Genealogy Extraction and Tree Generation from Free Form Text

Chu, Timothy Sui-Tim 01 December 2017 (has links)
Genealogical records play a crucial role in helping people to discover their lineage and to understand where they come from. They provide a way for people to celebrate their heritage and to possibly reconnect with family they had never considered. However, genealogical records are hard to come by for ordinary people since their information is not always well established in known databases. There often is free form text that describes a person’s life, but this must be manually read in order to extract the relevant genealogical information. In addition, multiple texts may have to be read in order to create an extensive tree. This thesis proposes a novel three part system which can automatically interpret free form text to extract relationships and produce a family tree compliant with GED- COM formatting.

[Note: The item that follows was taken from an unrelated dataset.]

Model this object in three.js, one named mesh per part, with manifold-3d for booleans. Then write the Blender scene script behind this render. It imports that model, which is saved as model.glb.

The first subsystem builds an extendable database of genealogical records that are systematically extracted from free form text. This corpus provides the tagged data for the second subsystem, which trains a Naı̈ve Bayes classifier to predict relationships from free form text by examining the types of relationships for pairs of entities and their associated feature vectors. The last subsystem accumulates extracted relationships into family trees. When a multiclass Naı̈ve Bayes classifier is used, the proposed system achieves an accuracy of 54%. When binary Naı̈ve Bayes classifiers are used, the proposed system achieves accuracies of 69% for the child to parent relationship classifier, 75% for the spousal relationship classifier, and 73% for the sibling relationship classifier.